Glenigan’s latest report found that project starts have stabilised since the election in July, and private sector work has gradually risen during the second half of this year.

Although Glenigan predicts only a modest 1% performance dip for 2024 by the year’s end, it’s an improvement against the 7% drop in 2023.

Firm development pipelines are pulling through, with main contract awards rising 7% above the figures in 2023.

As market optimism and purchasing appetite returns, Glenigan forecasts that housing starts should start to increase with a 13% rise in 2025 and 15% increase in 2026 as housebuilders respond to improved consumer confidence and strengthening property transactions.

While housing approvals have been on a downward trend for most of 2024, government planning reforms are anticipated to reverse this trend.

Glenigan says this will pave the way for an uptick in new approvals and housing developments over the forecast period.

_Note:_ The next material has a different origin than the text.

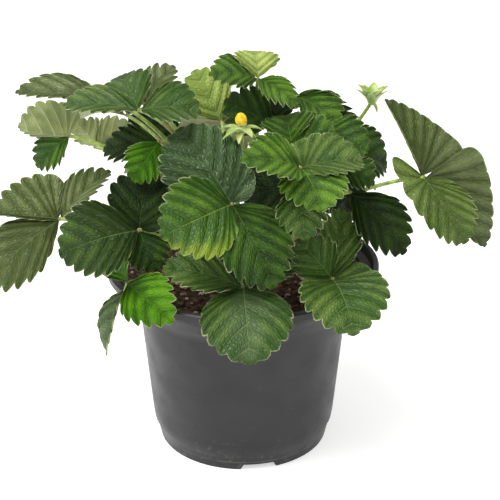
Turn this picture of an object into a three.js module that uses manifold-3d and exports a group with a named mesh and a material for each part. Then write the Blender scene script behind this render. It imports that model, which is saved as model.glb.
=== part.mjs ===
// A potted strawberry plant: a thin-walled nursery pot, its soil, the crown, trifoliate leaves on
// long petioles, one open flower with its petals gone and one young calyx.
// Millimetres, +Z up, the origin on the pot's axis at the surface that the pot stands on.
import * as THREE from 'three';
import { mergeVertices } from 'three/addons/utils/BufferGeometryUtils.js';
import Module from 'manifold-3d';

const wasm = await Module();
wasm.setup();

// Driving dimensions of the pot
const potRimRadius = 85;
const potHeight = 119.5;
const potFootRadius = 54.5;
const potFootWidth = 2.8;
const potStepRadius = 58.2;
const potStepHeight = 13;
const potWallRadiusLow = 59;
const potWallLow = 18.5;
const potWallRadiusHigh = 65.8;
const potWallHigh = 94;
const potFlareRadius = 68.5;
const potFlareHeight = 99;
const potShoulderRadius = 75;
const potShoulderHeight = 106.5;
const potBrimRadius = 82.4;
const potBrimHeight = 114;
const potLipHeight = 4.6;
const potLipRounding = 0.8;
const potWallThickness = 1.8;
const potFloorUnderside = 4.2;
const potFloorTop = 6;
const potSides = 32;
const footNotchCount = 3;
const footNotchWidth = 22;
const footNotchHeight = 3.8;
const footNotchSlope = 2;
const footNotchFirst = -80;
const drainHoleCount = 6;
const drainHoleRadius = 4.5;
const drainHoleCircle = 36;
const drainHoleSides = 8;
const potToeInset = 1.6;
const potToeDrop = 3;

// Driving dimensions of what stands in it
const clearance = 0.35;
const soilTop = 111;
const soilLump = 1.1;
const soilSides = 16;
const soilEdgeDrop = 0.6;
const soilRings = [0.84, 0.62, 0.4];
const soilWave = 0.3;
const rootDepth = 9;
const holeClearance = 0.75;
const holeSides = 5;
const crownRadius = 10;
const crownHeight = 12;
const crownSides = 12;
const crownFootRadius = 8;
const petioleRadius = 1.35;
const petioleSides = 5;
const petioleBends = 4;
const neckHeight = 4;
const petioluleRadius = 0.9;
const petioluleSides = 4;
const petioleRise = 0.5;
const petioleLean = 0.5;
const petioleShoulder = 0.92;
const knuckleRadius = 2.4;
const receptacleRadius = 3;
const flowerStalkRise = 50;
const bladeThickness = 0.8;
const toothDepth = 2.2;
const toothPeak = 0.56;
const toothDepthLimit = 0.4;
const baseWidth = 1.2;
const pleatHeight = 0.7;
const veinLean = 2.2;
const veinCurve = 1.7;

// The photograph is 500 px square. A leaf's place is written as seen there: px from the left, px
// from the top, and mm that the point lies in front of the pot's axis.
const photoMiddle = 250;
const photoLens = 1200;
const eye = new THREE.Vector3(0, -691, 419.5);
const eyePitch = THREE.MathUtils.degToRad(23.03);
const eyeYaw = THREE.MathUtils.degToRad(0.36);
const eyeAhead = new THREE.Vector3(
  Math.sin(eyeYaw) * Math.cos(eyePitch),
  Math.cos(eyeYaw) * Math.cos(eyePitch),
  -Math.sin(eyePitch),
);
const eyeRight = new THREE.Vector3(Math.cos(eyeYaw), -Math.sin(eyeYaw), 0);
const eyeUp = new THREE.Vector3().crossVectors(eyeRight, eyeAhead);

// The point that the photograph shows at a place, a given distance in front of the pot's axis
function seen(right, down, forward) {
  const ray = eyeAhead.clone();
  ray.addScaledVector(eyeRight, (right - photoMiddle) / photoLens);
  ray.addScaledVector(eyeUp, (photoMiddle - down) / photoLens);
  return eye.clone().addScaledVector(ray, (-forward - eye.y) / ray.y);
}

function at(x, y, z) {
  return new THREE.Vector3(x, y, z);
}

// Solids
function solidOf(geometry) {
  const plain = geometry.clone();
  plain.deleteAttribute('normal');
  plain.deleteAttribute('uv');
  const merged = mergeVertices(plain, 1e-4);
  const mesh = new wasm.Mesh({
    numProp: 3,
    vertProperties: new Float32Array(merged.attributes.position.array),
    triVerts: new Uint32Array(merged.index.array),
  });
  return new wasm.Manifold(mesh);
}

function geometryOf(solid) {
  const mesh = solid.getMesh();
  const geometry = new THREE.BufferGeometry();
  geometry.setAttribute('position', new THREE.BufferAttribute(mesh.vertProperties, mesh.numProp));
  geometry.setIndex(new THREE.BufferAttribute(mesh.triVerts, 1));
  geometry.computeVertexNormals();
  return geometry;
}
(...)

It also says the chancellor’s £3bn support package for SMEs and the build-to-rent sector announced in the Autumn Budget, should provide a boost to new and smaller developers.

Glenigan economic director Allan Wilen says: “The construction sector is on track for growth from 2025, fuelled by a combination of improved consumer confidence, increased household spending, and strategic fiscal changes announced in the recent Budget.”

“These factors will drive demand in private housebuilding, as potential buyers will feel they have greater purchasing power. In turn, this will be passed onto property developers and investors, prompting a likely uptick in supply.”